Someone needs to instil parliamentary etiquette in Gordon House. It should be a bastion of good behaviour, an example for the citizenry to follow.

Parliamentarians studying their phones rather than paying attention to proceedings is also a big problem in the UK’s House of Commons.

In 2014, Conservative MP Nigel Mills issued an apology for playing the mobile puzzle game “ Candy Crush Saga” during a Commons committee hearing.

When you watch debates in Gordon House, many of the members are not even discreet about the use of mobile phones. Your Prime Minister is talking and you disrespect him this way? Isn’t he worthy of your attention?

It is most discourteous.

The Jamaican parliament must do better; its members must exhibit decorum.
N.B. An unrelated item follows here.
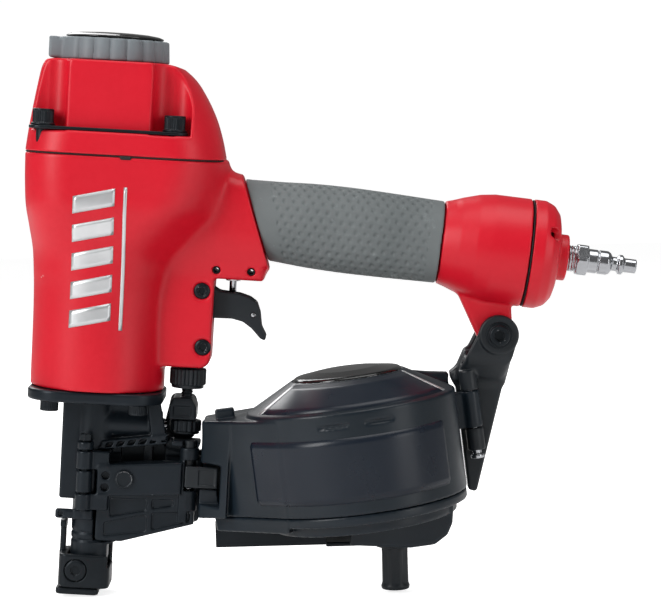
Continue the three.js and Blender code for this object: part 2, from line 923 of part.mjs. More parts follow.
// ---------------------------------------------------------------- feed door, its pin and latch
const doorFace = -14.4;
const doorBar = [
  [2.6, 47.6],
  [2.6, 62.4],
  [42, 65.5],
  [42, 50.2],
];
const doorPanel = [
  [2.6, 26],
  [15, 26.2],
  [42, 34.2],
  [42, 52],
  [2.6, 50],
];
const doorKnuckles = [
  [60.2, 68.6],
  [41, 48.4],
];
add(
  tool,
  "feed_door",
  cut(
    join(
      plate(doorBar, doorFace, -2.5),
      plate(doorPanel, -10.4, -2.5),
      ...doorKnuckles.flatMap(([z0, z1]) => [
        upright(3.9, doorHinge.x, doorHinge.y, z0, z1),
        box(doorHinge.x, 8, doorHinge.y - 1.2, -9.4, z0, z1),
      ]),
      upright(4.4, latchX, latchY, 37, keeperBottom - 0.5, 24),
      box(41, latchX, -12, -4.4, 37, 65.4),
    ),
    upright(nailBore, 0, 0, 20, 70, 24),
    upright(1.9, doorHinge.x, doorHinge.y, 30, 80, 16),
    crossBar(1.9, 6.6, 57.5, -16, -11, 12),
    crossBar(1.9, 6.4, 52, -16, -11, 12),
    crossBar(2.3, 15.4, 56.4, -16, 0, 16),
    box(11, 20, -6, 0, 53, 60),
    upright(2.9, latchX, latchY, 47.5, 80, 20),
    box(latchX - 1.8, latchX + 9, -14, latchY, 52, 66.5),
  ),
  castAlloy,
);
add(
  tool,
  "door_hinge_pin",
  join(
    upright(1.7, doorHinge.x, doorHinge.y, 40, 76.6),
    upright(3, doorHinge.x, doorHinge.y, 73.4, 76.6, 6),
  ),
  blackSteel,
);
add(
  tool,
  "pawl_pin",
  join(
    crossBar(4.3, 15.4, 56.4, doorFace - 1.6, doorFace - 0.1),
    crossBar(2.1, 15.4, 56.4, doorFace - 1, -7),
  ),
  blackSteel,
);
add(
  tool,
  "holding_pawl",
  slab(
    [
      [12, -5.6],
      [19.2, -5.6],
      [19.2, -4],
      [12, -2.2],
    ],
    53.6,
    59.4,
  ),
  blackSteel,
);
add(
  tool,
  "door_latch",
  join(
    upright(2.6, latchX, latchY, 57.4, keeperTop - 0.2, 16),
    box(latchX - 1.4, latchX + 14, -14.6, -12.7, 54, 64),
    box(latchX - 1.4, latchX + 1.4, -14, latchY, 58.4, 62),
  ),
  blackPlastic,
);
add(tool, "latch_spring", spring(0.45, 2, latchX, latchY, 47.8, 57.2, 5), brightSteel);

// ---------------------------------------------------------------- magazine drum
const drumSides = 56;
// Outline of the drum, round behind and with straight flanks that meet the circle at a tangent.
function drumOutline(inset) {
  const { x, near, far } = drumFront;
  // Bearing of the point where the flank from a front corner meets the circle.
  const tangent = (y, side) => {
    const reach = Math.hypot(drumX - x, y);
    return Math.PI - Math.asin(y / reach) - side * Math.acos(drumRadius / reach);
  };
  const first = tangent(near, -1) - 2 * Math.PI;
  const last = tangent(far, 1);
  const steps = 40;
  const arc = Array.from({ length: steps + 1 }, (_, i) => {
    const angle = first + ((last - first) * i) / steps;
    const radius = drumRadius - inset;
    return [drumX + radius * Math.cos(angle), radius * Math.sin(angle)];
  });
  return [...arc, [x + inset, far - inset], [x + inset, near + inset]];
}

// Outside or inside of the drum: upright wall, shallow cone and flat crown.
function drumForm(inset, bottom, top, crown, height, dome) {
  const front = slab(drumOutline(inset), bottom, frontTop - inset);
  const round = turned(
    [
      [0, bottom],
      [drumRadius - inset, bottom],
      [drumRadius - inset, top],
      [crown, height],
      [0, height + dome],
    ],
    drumSides,
  );
  return join(front, round.translate(drumX, 0, 0));
}

const drumOuter = drumForm(0, 0, wallTop, crownRadius, crownHeight, 3);
const drumInner = drumForm(drumWall, 3, wallTop - drumWall, crownRadius - 1, crownHeight - drumWall, 0);
const shell = cut(drumOuter, drumInner);
const everything = 200;
const strip = box(-80, -50, splitY - 4.2, splitY + 4.2, 3, frontTop - 3);
const floorStep = (radius, z0, z1) => upright(radius, drumX, 0, z0, z1, 48);
// The guide's web and foot pass under the floor, in the guide's own frame.
guide.updateMatrix();
magazine.updateMatrix();
const intoDrum = magazine.matrix.clone().invert();
const throat = (y0, y1) => box(51.2, 62, y0, y1, 42.4, 74.5).applyMatrix4(intoDrum);
const guideToDrum = intoDrum.clone().multiply(guide.matrix);
const webRoom = box(-100, 32, 20.2, 23.8, -5, 7).applyMatrix4(guideToDrum);
const knobBoss = upright(6.5, 0, 0, 2.8, 16, 20).applyMatrix4(guideToDrum);
const knobHole = upright(3.3, 0, 0, 0, 10, 16).applyMatrix4(guideToDrum);
// Skirt under the floor, on the loading side of the guide's foot.
const skirt = plate(
  [
    [122, 34],
    [150, 34.4],
    [161, 36.6],
    [166.6, 41.4],
    [168.6, 47],
    [168.6, 58],
    [122, 50],
  ],
  -33,
  -25.6,
).applyMatrix4(intoDrum);
// Rib over the cone, which carries on into the arm.
const armRoot = plate(
  [
    [142, 113],
    [155.4, 112.9],
    [164.6, 113.2],
    [164.6, 104],
    [142, 110],
  ],
  1.2,
  9,
).applyMatrix4(intoDrum);
// The cover's upright front, from the wall of the throat round to the drum's wall.
const neck = common(
  slab(
    [
      [neckFront, -7.2],
      [neckFront, -13],
      [64, -26],
      [64, -7.2],
    ],
    20,
    110,
  ).applyMatrix4(intoDrum),
  box(-90, 0, -90, 90, 3.3, frontTop - 0.4),
);

add(
  magazine,
  "magazine_body",
  cut(
    join(
      common(shell, box(-everything, everything, splitY + 0.2, everything, 2, everything)),
      slab(drumOutline(0.2), 0, 3),
      floorStep(drumRadius - 0.4, -1.5, 1),
      floorStep(43, -6.5, 0),
      skirt,
      armRoot,
      upright(7, drumX, 0, 1, 22),
      throat(4.2, 7),
      box(-78.5, -60, splitY + 12.4, splitY + 15, 14, 32),
      box(-62, -50, splitY + 5, splitY + 15, 14, 32),
      knobBoss,
    ),
    upright(4.4, drumX, 0, 3.5, 30),
    strip,
    webRoom,
    knobHole,
  ),
  blackPlastic,
);

const hingeKnuckle = (z0, z1) => upright(hinge.radius, hinge.x, hinge.y, z0, z1);
const coverShell = cut(
  common(shell, box(-everything, everything, -everything, splitY - 0.2, 3.3, everything)),
  box(-80, -50, splitY - 4.2, splitY + 4, 2, frontTop - 3),
);
// Recess for the latch's finger tab, and a slot that lets the cover swing past it.
const latchNotch = join(
  box(-75, -54, -30, 2.6, 7, 31.5),
  box(-75, -53.8, -30, splitY, 15.2, 27.9),
);
add(
  magazine,
  "magazine_cover",
  cut(
    join(
      coverShell,
      neck,
      throat(-7.4, -4.2),
      box(-59, -55, 2.4, splitY - 4.3, 3.4, frontTop - 3),
      hingeKnuckle(28.4, 45.7),
      box(57, hinge.x - 1, hinge.y - 2.4, hinge.y + 2.6, 28.4, 45.7),
      box(-52.5, -43.5, 1, 5, frontTop - 1, frontTop + 5),
    ),
    latchNotch,
    upright(2.3, hinge.x, hinge.y, 10, 60, 16),
    drumInner,
  ),
  blackPlastic,
);
add(
  magazine,
  "cover_hinge_pin",
  join(upright(2.1, hinge.x, hinge.y, 15.5, 56.4, 16), upright(3.2, hinge.x, hinge.y, 13.6, 15.6, 16)),
  brightSteel,
);
add(
  magazine,
  "nail_platform",
  join(upright(44, drumX, 0, 24.6, 27, 40), upright(4, drumX, 0, 4.2, 25)),
  greyPlastic,
);

// ---------------------------------------------------------------- arm between the tail and the drum
const eyeArc = Array.from({ length: 9 }, (_, i) => {
  const angle = (-0.05 + (i / 8) * 1.12) * Math.PI;
  return [armEye.x + 9.3 * Math.cos(angle), armEye.z + 9.3 * Math.sin(angle)];
});
const eyePlate = [...eyeArc, [171.6, 119], [192.4, 119]];
const armPlate = [
  [171.6, 122],
  [169.2, 116.6],
  [165, 113.4],
  [165.4, 111],
  [168.4, 106],
  [177.2, 58],
  [181.2, 57.2],
  [193.2, 122],
];
const knuckleWithLeaf = (z0, z1) =>
  join(
    upright(hinge.radius, hinge.x, hinge.y, z0, z1),
    box(hinge.x - 3, hinge.x + 3, hinge.y, splitY + 3, z0, z1),
  ).applyMatrix4(magazine.matrix);
add(
  tool,
  "support_arm",
  cut(
    join(
      plate(armPlate, 0.8, 10),
      plate(eyePlate, 7.7, 13.4),
      plate(eyePlate, -13.4, -7.7),
      plate(
        [
          [171.6, 118.6],
          [172.8, 121.8],
          [191.8, 121.8],
          [192.4, 118.6],
        ],
        -13.4,
        13.4,
      ),
      knuckleWithLeaf(46, 55.6),
      knuckleWithLeaf(17.6, 28),
    ),
    crossBar(3.4, armEye.x, armEye.z, -20, 20, 16),
    upright(2.3, hinge.x, hinge.y, 10, 60, 16).applyMatrix4(magazine.matrix),
  ),
  blackPlastic,
);
const armBolt = cut(
  turned(
    [
      [0, -15],
      [5, -15],
      [5, -13.6],
      [3.1, -13.6],
      [3.1, 13.6],
      [6.2, 13.6],
      [6.2, 14.4],
      [4.6, 14.4],
      [4.6, 17.6],
      [0, 17.6],
    ],
    20,
  ),
  upright(2.4, 0, 0, 15, 20, 6),
).rotateX(Math.PI / 2);
add(tool, "arm_bolt", armBolt, blackSteel).position.set(armEye.x, 0, armEye.z);

// ---------------------------------------------------------------- shingle guide and its knob
const guideSlide = 10; // travel each way
add(
  guide,
  "shingle_guide",
  cut(
    join(box(-84.5, 15.7, 21, 23, -4.3, 6), box(-32, 15.7, -9, 22, 0, 2)),
    slab(
      [
        [-3.4 - guideSlide, -3.4],
        [3.4 + guideSlide, -3.4],
        [3.4 + guideSlide, 3.4],
        [-3.4 - guideSlide, 3.4],
      ],
      -1,
      3,
    ),
  ),
  blackSteel,
);
add(
  guide,
  "guide_knob",
  turned(
    [
      [0, -22],
      [6.2, -22],
      [6.6, -20.5],
      [6.2, -4],
      [6.2, -2],
      [9, -1.6],
      [9, -gap],
      [3, -gap],
      [3, 9],
      [0, 9],
    ],
    24,
  ),
  blackPlastic,
);

// ---------------------------------------------------------------- the part's own origin
tool.updateMatrixWorld(true);
const bounds = new THREE.Box3().setFromObject(tool, true);
tool.position.set(-(bounds.min.x + bounds.max.x) / 2, -(bounds.min.y + bounds.max.y) / 2, -bounds.min.z);

export default tool;
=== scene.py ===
import json
import math

import bmesh
import bpy
import numpy as np
import openvdb as vdb
from mathutils import Matrix, Vector


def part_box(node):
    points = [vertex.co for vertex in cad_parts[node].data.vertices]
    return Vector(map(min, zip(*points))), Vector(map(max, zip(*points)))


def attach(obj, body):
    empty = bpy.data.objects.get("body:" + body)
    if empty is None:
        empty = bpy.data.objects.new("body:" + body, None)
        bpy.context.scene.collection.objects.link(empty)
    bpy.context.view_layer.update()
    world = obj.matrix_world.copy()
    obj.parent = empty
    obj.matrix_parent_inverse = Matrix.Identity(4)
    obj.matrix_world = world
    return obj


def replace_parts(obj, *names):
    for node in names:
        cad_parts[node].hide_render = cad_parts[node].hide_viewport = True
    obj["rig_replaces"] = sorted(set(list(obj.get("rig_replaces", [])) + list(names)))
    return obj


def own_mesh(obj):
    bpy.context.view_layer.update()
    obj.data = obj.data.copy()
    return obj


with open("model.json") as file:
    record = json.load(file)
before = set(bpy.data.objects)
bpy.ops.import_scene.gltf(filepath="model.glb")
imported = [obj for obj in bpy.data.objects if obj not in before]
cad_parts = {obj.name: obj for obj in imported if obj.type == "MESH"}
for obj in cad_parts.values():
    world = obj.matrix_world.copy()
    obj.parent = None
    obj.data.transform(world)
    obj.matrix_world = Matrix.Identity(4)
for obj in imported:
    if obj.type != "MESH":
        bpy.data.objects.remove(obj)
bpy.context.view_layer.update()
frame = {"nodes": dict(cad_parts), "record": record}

# ------------------------------------------------------------------ frame
# Shapes are described in millimetres with the drive axis at x = y = 0 and the work surface at z = 0.
joint = {j["name"]: j for j in frame["record"]["behaviour"]["joints"]}
OX, OY = [1000 * v for v in joint["deflector_turn"]["pos_m"][:2]]
MM = 0.001

# ------------------------------------------------------------------ distance fields
# Every function below returns a field over broadcastable X, Y, Z arrays: negative inside, in millimetres.


def smin(a, b, k):
    if k <= 0:
        return np.minimum(a, b)
    h = np.maximum(k - np.abs(a - b), 0) / k
    return np.minimum(a, b) - h * h * k * 0.25


def smax(a, b, k):
    return -smin(-a, -b, k)


def cut(a, b, k=0.6):
    return smax(a, -b, k)


def union(*fields, k=0.0):
    out = fields[0]
    for f in fields[1:]:
        out = smin(out, f, k)
    return out


def box(P, x0, x1, y0, y1, z0, z1, r=0.0):
    X, Y, Z = P
    qx = np.abs(X - (x0 + x1) / 2) - (x1 - x0) / 2 + r
    qy = np.abs(Y - (y0 + y1) / 2) - (y1 - y0) / 2 + r
    qz = np.abs(Z - (z0 + z1) / 2) - (z1 - z0) / 2 + r
    out = np.sqrt(np.maximum(qx, 0) ** 2 + np.maximum(qy, 0) ** 2 + np.maximum(qz, 0) ** 2)
    return out + np.minimum(np.maximum(qx, np.maximum(qy, qz)), 0) - r


def swapped(P, axis):
    """P with the named axis last."""
    X, Y, Z = P
    return {"x": (Y, Z, X), "y": (X, Z, Y), "z": (X, Y, Z)}[axis]


def cap2(d, w, r):
    """A flat field d given thickness by w, with its rims rounded by r."""
    d, w = d + r, w + r
    return np.sqrt(np.maximum(d, 0) ** 2 + np.maximum(w, 0) ** 2) + np.minimum(np.maximum(d, w), 0) - r


def cyl(P, axis, a, b, radius, t0, t1, r=0.0):
    """A cylinder along axis; a and b are its centre in the other two axes, in X, Y, Z order."""
    A, B, T = swapped(P, axis)
    d = np.sqrt((A - a) ** 2 + (B - b) ** 2) - radius
    return cap2(d, np.abs(T - (t0 + t1) / 2) - (t1 - t0) / 2, r)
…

In the U.S. Congress, there is a rule that “A person on the floor of the House may not smoke or use a mobile electronic device that impairs decorum.”

In the Scottish Parliament, mobile phones must be switched off in the Chamber and the use of all electronic devices are currently prohibited under the Code of Conduct.

In Greece, electronic devices are banned from the plenary hall. Iran has prohibited mobile phones inside parliamentary chambers.

“ In order to safeguard the dignity of Parliament’s proceedings and to minimise the risk of disturbance to members, the College of Quaestors has decided that mobile telephones may not be brought into meeting rooms or the Chamber,” reads an Order from the European Parliament.

Maybe this is something to look at in Jamaica.